Stated problem
Look through the material below and copy exactly the lines from the line with "blade's two faces" to the line with "obj.matrix_world = world", those two lines included.

•••

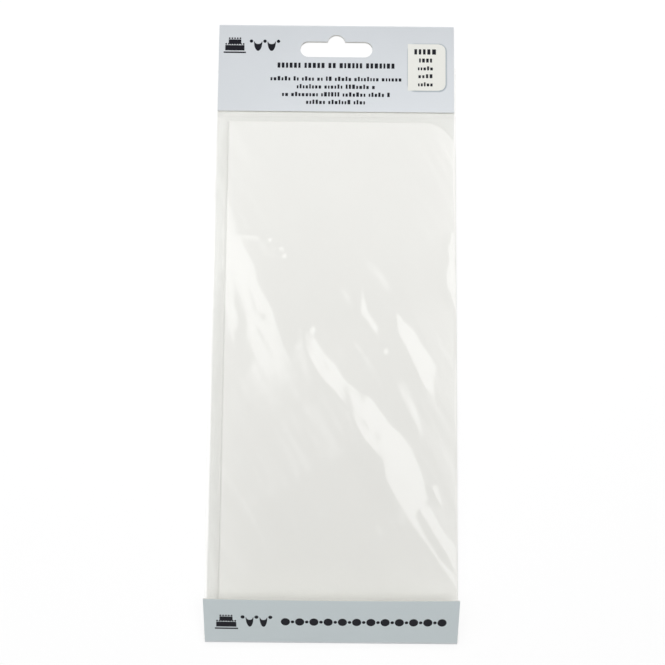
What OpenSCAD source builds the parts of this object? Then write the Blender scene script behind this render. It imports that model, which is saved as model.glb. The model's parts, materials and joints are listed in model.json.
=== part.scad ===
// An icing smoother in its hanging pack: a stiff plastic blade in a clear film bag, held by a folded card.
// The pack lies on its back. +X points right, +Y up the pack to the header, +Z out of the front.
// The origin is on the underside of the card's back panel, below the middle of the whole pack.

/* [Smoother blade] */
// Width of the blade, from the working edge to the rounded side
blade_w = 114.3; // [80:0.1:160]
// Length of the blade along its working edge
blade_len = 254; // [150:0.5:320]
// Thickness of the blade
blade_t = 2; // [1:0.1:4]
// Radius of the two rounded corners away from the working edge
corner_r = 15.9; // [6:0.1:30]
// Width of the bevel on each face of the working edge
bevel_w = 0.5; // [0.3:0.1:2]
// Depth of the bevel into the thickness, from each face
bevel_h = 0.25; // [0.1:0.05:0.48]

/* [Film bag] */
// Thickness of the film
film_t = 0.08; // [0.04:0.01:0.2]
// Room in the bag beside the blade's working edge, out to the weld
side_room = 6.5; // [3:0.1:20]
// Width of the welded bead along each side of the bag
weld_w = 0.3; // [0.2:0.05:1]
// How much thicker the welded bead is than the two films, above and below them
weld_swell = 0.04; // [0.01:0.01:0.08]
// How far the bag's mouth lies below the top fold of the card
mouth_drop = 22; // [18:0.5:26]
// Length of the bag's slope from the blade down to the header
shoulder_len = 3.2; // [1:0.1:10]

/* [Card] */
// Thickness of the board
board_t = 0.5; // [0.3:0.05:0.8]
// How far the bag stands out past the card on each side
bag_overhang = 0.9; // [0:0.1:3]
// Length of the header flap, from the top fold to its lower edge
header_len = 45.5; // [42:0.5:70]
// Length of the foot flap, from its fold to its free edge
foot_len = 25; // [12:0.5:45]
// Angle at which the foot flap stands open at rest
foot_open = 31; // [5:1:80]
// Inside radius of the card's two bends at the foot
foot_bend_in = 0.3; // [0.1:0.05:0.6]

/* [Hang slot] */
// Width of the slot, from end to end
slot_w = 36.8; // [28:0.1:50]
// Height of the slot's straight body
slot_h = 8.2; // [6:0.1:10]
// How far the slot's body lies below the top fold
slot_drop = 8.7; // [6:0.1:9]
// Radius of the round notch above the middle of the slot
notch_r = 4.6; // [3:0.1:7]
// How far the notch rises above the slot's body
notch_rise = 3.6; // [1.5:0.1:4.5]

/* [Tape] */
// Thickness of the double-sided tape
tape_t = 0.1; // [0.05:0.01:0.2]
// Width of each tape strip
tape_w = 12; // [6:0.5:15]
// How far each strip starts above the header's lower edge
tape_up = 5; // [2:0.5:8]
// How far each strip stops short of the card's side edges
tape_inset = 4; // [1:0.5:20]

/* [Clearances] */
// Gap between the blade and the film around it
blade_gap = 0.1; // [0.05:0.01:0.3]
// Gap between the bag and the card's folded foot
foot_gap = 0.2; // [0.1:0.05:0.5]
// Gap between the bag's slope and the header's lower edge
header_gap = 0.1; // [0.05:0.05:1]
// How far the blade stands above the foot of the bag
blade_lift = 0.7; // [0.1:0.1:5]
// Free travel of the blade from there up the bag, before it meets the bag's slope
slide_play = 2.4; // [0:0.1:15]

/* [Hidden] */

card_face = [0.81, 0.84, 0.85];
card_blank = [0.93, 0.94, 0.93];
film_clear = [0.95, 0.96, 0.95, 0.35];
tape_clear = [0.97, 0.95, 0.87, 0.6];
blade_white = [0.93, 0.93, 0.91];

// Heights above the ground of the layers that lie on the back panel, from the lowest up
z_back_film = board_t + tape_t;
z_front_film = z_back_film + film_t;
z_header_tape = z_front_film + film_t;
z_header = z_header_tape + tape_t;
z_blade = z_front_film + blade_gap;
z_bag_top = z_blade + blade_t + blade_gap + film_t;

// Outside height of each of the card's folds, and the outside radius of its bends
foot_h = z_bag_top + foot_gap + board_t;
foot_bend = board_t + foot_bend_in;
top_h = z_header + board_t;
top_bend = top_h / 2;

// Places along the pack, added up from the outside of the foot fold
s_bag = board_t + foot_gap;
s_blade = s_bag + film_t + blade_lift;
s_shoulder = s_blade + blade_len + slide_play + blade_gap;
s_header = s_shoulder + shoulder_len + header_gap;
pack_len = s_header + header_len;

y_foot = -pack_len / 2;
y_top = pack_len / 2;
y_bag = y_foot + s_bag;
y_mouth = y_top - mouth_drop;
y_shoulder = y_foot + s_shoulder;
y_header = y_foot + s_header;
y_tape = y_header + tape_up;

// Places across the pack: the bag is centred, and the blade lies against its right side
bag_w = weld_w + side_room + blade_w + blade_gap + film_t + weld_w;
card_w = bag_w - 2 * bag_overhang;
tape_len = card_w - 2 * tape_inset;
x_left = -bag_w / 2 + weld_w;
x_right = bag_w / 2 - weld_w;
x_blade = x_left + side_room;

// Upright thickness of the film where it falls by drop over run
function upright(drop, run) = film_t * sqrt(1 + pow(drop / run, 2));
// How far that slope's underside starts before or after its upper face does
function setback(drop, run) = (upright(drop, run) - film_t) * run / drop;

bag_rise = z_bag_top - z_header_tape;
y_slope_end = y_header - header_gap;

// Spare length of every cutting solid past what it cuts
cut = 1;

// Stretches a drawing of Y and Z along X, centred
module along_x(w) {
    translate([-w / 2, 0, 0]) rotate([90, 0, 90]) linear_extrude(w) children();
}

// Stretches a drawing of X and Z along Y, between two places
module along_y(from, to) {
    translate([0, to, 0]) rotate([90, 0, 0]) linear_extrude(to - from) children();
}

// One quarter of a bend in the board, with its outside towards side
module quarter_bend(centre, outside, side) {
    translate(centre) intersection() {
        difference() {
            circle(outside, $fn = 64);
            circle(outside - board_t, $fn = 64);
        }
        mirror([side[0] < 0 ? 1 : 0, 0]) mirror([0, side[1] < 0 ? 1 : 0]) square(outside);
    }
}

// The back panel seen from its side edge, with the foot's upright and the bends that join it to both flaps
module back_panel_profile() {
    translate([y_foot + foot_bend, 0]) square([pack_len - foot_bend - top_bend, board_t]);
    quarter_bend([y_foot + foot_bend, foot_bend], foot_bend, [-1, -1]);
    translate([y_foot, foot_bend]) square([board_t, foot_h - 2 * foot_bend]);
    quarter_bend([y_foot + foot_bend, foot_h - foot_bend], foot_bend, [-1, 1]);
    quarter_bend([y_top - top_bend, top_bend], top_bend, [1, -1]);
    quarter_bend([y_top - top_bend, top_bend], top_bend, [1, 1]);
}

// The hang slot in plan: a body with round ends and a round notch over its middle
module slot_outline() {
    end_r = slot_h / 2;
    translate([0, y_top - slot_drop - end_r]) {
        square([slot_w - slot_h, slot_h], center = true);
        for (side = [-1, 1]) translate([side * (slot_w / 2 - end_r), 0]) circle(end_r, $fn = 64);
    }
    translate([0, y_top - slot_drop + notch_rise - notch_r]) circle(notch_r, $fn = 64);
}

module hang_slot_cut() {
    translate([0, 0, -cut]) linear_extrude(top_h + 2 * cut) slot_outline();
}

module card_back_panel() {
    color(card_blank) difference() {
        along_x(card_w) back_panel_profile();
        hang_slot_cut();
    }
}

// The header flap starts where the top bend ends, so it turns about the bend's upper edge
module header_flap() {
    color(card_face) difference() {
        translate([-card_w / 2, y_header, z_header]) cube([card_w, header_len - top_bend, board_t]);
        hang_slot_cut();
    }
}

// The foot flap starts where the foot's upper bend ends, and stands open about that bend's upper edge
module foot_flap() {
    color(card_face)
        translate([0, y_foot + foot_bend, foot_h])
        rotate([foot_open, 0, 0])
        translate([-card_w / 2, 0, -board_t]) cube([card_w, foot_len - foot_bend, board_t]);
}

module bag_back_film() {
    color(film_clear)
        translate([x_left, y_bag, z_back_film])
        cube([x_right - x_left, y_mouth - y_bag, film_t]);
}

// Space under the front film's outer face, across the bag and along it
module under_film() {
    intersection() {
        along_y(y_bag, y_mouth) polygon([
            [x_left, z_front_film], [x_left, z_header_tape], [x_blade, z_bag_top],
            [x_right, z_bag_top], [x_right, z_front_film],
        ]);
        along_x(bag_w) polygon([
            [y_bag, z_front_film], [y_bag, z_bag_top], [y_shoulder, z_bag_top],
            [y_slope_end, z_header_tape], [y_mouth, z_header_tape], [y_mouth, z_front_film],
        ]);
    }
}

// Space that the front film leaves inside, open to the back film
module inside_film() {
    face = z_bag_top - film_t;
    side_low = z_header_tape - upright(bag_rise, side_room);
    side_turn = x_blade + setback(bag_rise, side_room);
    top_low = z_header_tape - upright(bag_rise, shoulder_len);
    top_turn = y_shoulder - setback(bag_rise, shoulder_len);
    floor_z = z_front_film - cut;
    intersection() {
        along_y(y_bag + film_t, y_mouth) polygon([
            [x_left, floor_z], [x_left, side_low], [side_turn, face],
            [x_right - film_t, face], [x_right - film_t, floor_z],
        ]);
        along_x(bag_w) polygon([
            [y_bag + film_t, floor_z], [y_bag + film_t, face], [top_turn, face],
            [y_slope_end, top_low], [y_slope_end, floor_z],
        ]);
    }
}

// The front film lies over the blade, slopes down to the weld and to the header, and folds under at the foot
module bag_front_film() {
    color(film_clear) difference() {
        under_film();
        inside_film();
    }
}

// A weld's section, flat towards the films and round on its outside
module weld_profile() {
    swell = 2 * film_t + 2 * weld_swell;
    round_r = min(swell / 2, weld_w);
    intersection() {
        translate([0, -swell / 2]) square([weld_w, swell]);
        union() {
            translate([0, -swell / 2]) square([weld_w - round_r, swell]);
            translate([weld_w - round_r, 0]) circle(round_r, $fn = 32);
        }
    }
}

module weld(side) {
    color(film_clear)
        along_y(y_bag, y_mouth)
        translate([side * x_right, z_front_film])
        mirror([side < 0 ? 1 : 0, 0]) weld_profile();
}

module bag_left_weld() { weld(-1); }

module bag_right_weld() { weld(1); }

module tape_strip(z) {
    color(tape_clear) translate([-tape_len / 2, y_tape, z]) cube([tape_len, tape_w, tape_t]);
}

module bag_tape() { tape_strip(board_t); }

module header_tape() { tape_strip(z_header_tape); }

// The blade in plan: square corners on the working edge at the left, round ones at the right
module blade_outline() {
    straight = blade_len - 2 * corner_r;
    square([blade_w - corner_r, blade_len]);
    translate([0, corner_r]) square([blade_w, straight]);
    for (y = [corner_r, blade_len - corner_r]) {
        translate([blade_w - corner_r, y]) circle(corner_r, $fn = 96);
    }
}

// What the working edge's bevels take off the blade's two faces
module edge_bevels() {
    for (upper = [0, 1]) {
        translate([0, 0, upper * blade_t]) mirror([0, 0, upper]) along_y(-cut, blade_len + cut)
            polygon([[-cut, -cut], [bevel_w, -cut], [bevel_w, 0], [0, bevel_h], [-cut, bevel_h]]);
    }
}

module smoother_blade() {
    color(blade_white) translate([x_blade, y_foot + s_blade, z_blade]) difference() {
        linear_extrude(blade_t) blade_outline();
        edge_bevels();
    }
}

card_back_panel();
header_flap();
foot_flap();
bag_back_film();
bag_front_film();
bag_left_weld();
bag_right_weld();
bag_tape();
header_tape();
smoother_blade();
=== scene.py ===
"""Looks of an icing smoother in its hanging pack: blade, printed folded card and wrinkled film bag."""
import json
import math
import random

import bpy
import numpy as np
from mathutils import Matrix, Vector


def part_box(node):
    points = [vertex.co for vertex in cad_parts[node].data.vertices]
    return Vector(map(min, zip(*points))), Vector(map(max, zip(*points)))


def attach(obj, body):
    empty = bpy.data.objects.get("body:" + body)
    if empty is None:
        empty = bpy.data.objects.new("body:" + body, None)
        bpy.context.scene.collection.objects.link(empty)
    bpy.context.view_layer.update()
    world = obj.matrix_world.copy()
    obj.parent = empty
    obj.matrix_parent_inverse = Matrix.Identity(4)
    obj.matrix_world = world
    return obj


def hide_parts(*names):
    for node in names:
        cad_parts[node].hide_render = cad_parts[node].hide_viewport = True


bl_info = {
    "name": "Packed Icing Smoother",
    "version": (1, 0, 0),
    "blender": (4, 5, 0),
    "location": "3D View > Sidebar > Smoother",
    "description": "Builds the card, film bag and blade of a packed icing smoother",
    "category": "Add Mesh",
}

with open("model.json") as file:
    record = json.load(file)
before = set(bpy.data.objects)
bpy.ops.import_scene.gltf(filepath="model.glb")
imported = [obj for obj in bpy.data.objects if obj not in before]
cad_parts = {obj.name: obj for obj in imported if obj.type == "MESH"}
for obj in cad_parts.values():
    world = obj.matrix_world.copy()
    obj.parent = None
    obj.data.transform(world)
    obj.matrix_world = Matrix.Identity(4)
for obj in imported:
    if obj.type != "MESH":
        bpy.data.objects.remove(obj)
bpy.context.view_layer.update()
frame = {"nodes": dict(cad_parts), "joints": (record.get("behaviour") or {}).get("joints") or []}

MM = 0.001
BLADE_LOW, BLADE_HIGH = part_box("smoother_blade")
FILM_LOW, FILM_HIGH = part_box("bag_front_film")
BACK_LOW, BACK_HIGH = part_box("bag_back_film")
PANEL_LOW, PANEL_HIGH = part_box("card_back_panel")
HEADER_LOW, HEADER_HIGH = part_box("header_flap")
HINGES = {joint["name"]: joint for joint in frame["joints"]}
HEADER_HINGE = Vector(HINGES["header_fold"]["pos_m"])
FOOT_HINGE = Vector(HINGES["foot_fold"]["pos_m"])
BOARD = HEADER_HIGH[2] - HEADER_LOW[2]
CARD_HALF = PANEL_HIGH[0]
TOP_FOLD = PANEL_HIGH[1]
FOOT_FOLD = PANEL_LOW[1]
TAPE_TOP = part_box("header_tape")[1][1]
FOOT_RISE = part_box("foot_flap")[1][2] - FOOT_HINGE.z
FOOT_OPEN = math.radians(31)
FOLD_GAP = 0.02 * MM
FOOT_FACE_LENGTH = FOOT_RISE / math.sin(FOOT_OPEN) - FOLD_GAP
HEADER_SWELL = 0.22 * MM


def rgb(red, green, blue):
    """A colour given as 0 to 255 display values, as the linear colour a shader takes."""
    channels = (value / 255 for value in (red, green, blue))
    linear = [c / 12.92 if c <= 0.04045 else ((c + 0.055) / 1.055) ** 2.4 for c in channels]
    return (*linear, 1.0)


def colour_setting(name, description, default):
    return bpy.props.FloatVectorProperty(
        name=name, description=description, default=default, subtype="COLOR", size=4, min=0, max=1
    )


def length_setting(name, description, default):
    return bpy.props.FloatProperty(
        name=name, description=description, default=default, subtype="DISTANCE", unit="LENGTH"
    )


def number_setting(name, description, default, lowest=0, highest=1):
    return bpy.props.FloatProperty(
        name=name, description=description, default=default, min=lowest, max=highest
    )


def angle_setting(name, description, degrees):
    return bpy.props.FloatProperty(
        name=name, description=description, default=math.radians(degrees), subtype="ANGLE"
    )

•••

Result below
// What the working edge's bevels take off the blade's two faces
module edge_bevels() {
    for (upper = [0, 1]) {
        translate([0, 0, upper * blade_t]) mirror([0, 0, upper]) along_y(-cut, blade_len + cut)
            polygon([[-cut, -cut], [bevel_w, -cut], [bevel_w, 0], [0, bevel_h], [-cut, bevel_h]]);
    }
}

module smoother_blade() {
    color(blade_white) translate([x_blade, y_foot + s_blade, z_blade]) difference() {
        linear_extrude(blade_t) blade_outline();
        edge_bevels();
    }
}

card_back_panel();
header_flap();
foot_flap();
bag_back_film();
bag_front_film();
bag_left_weld();
bag_right_weld();
bag_tape();
header_tape();
smoother_blade();
=== scene.py ===
"""Looks of an icing smoother in its hanging pack: blade, printed folded card and wrinkled film bag."""
import json
import math
import random

import bpy
import numpy as np
from mathutils import Matrix, Vector


def part_box(node):
    points = [vertex.co for vertex in cad_parts[node].data.vertices]
    return Vector(map(min, zip(*points))), Vector(map(max, zip(*points)))


def attach(obj, body):
    empty = bpy.data.objects.get("body:" + body)
    if empty is None:
        empty = bpy.data.objects.new("body:" + body, None)
        bpy.context.scene.collection.objects.link(empty)
    bpy.context.view_layer.update()
    world = obj.matrix_world.copy()
    obj.parent = empty
    obj.matrix_parent_inverse = Matrix.Identity(4)
    obj.matrix_world = world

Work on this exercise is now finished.